As it turns out, this shift is part of the movie’s text—a crucial component of its plot about identity erasure, where that scrubbing extends not just to body parts but to heritage, and Major is left to figure out how to piece together an authentic self. On paper, it’s thought-provoking, maybe even ballsy. But, it pains me to say as both an appreciator of Johansson and as someone who hates to use the word “beat” in the screenwriting sense, every single beat of the pivotal emotional scene that most directly deals with this plot element is rushed. The filmmakers back out of it quickly, as if uncomfortable with their own thought experiment. The movie’s emotional center becomes one more box to check in a story that (to my hazy recollection of watching the original cartoon in college) simplifies itself to match the functional tone of its dialogue. As a sensory experience, this Ghost in the Shell has its share of surprises. As a sci-fi tale, it has almost none.

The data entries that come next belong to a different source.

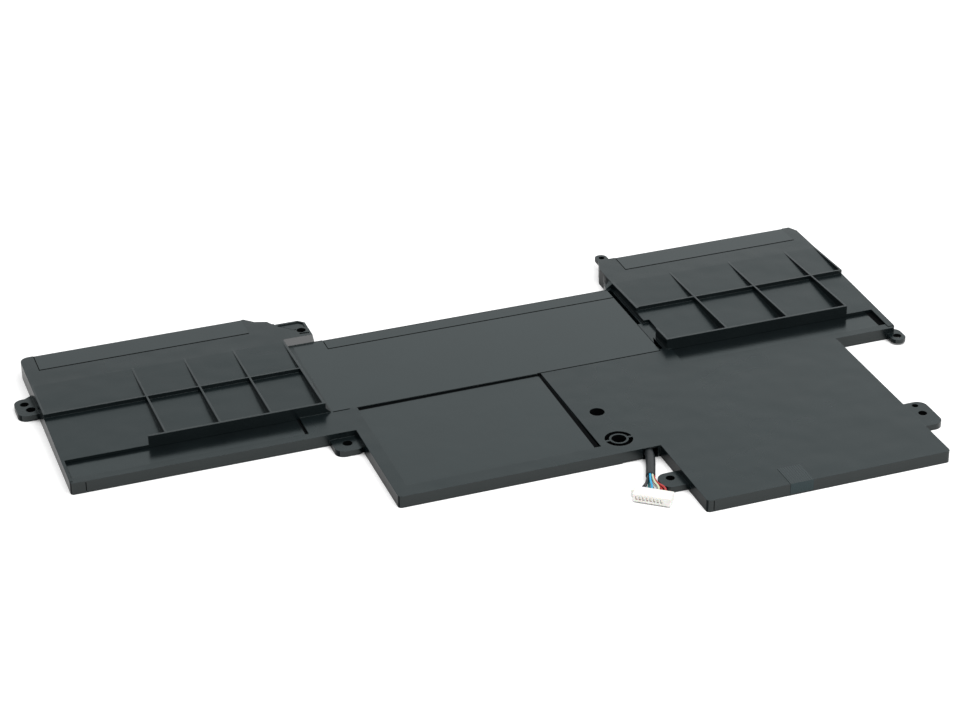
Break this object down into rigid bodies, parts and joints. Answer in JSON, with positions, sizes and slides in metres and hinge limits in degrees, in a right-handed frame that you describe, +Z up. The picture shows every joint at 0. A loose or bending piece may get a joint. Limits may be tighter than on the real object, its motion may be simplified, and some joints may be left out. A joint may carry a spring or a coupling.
{
  "type": "laptop battery",
  "caption": "Flat internal battery pack in a dark moulded housing with two ribbed raised blocks, flat screw ears and a short cable ending in a white connector.",
  "frame": {"origin": "on the resting plane, under the middle of the pack without its cable", "axes": "+X along the pack's long side towards the block with the front panel, +Y away from the cable side, +Z up through the ribbed face"},
  "size_m": [0.288, 0.1626, 0.0077],
  "materials": {
    "housing_plastic": "fine satin grain, dark grey",
    "black_film": "smooth dark film",
    "grey_tape": "satin tape",
    "pouch_laminate": "satin laminated foil",
    "adhesive": "milky double-sided tape",
    "foam": "black closed-cell foam",
    "nickel": "plain rolled nickel",
    "board_laminate": "green solder mask",
    "chip_resin": "moulded black resin",
    "ceramic": "fired ceramic, tan",
    "tinned_copper": "bright tin plate",
    "sleeve_tubing": "dark grey shrunk tubing",
    "wire_black": "black insulation",
    "wire_green": "blue-green insulation",
    "wire_blue": "light blue insulation",
    "wire_white": "white insulation",
    "wire_yellow": "pale yellow insulation",
    "wire_red": "red insulation",
    "connector_nylon": "off-white nylon"
  },
  "bodies": {
    "root": {"housing": "housing_plastic", "base_film": "black_film", "strip_film": "black_film", "edge_film_left": "black_film", "edge_film_middle": "black_film", "edge_film_right": "black_film", "window_film_left": "black_film", "window_film_middle": "black_film", "window_film_right": "black_film", "tape_tab": "grey_tape", "cell_left": "pouch_laminate", "cell_middle": "pouch_laminate", "cell_front": "pouch_laminate", "cell_right": "pouch_laminate", "adhesive_left": "adhesive", "adhesive_middle": "adhesive", "adhesive_front": "adhesive", "adhesive_right": "adhesive", "foam_left": "foam", "foam_right": "foam", "board_foam": "foam", "tabs_left": "nickel", "tabs_middle": "nickel", "tabs_front": "nickel", "tabs_right": "nickel", "weld_pads": "nickel", "link_positive": "nickel", "link_negative": "nickel", "board": "board_laminate", "gauge_chip": "chip_resin", "power_switches": "chip_resin", "sense_resistor": "chip_resin", "thermal_fuse": "nickel", "small_capacitors": "ceramic", "thermistor": "ceramic", "wire_pads": "tinned_copper", "board_leads": "wire_black", "cable_clamp": "housing_plastic", "cable_sleeve": "sleeve_tubing", "wire_black_1": "wire_black", "wire_black_2": "wire_black", "wire_green": "wire_green", "wire_blue": "wire_blue", "wire_white": "wire_white", "wire_yellow": "wire_yellow", "wire_red_1": "wire_red", "wire_red_2": "wire_red", "connector_housing": "connector_nylon", "contacts": "tinned_copper"}
  },
  "joints": []
}
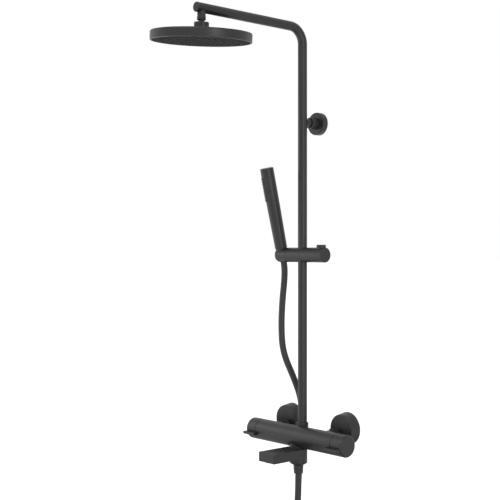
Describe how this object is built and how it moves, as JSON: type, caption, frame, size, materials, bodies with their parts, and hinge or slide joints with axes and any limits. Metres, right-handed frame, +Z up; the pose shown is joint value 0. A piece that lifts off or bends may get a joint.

Ghost also attempts to make amends, of sorts, for its American star (ironically enough, likely to boost the movie in plenty of international markets) through a more diverse ensemble, probably meant to reflect less rigid definitions of race. Why, then, did the movie have to be set in Japan at all? Why not just do a full-on American remake? It might sound like sacrilege, and would certainly involve re-conceptualizing a lot of the earlier film’s cultural specificity, but it might have given this movie a bolder reason to exist. So, for that matter, would have some avaricious action-first set pieces to free the movie from so many leaden rounds of gunfire.

Yet I must admit: Johansson is a major (sorry) reason that Ghost in the Shell is compelling to watch even as its script fails to develop its best ideas, or even its best secondhand notions. There are few young actors more interesting to watch quietly grappling with what the hell it means to be human. The movie, beautifully but not quite so gracefully, grapples right along with her.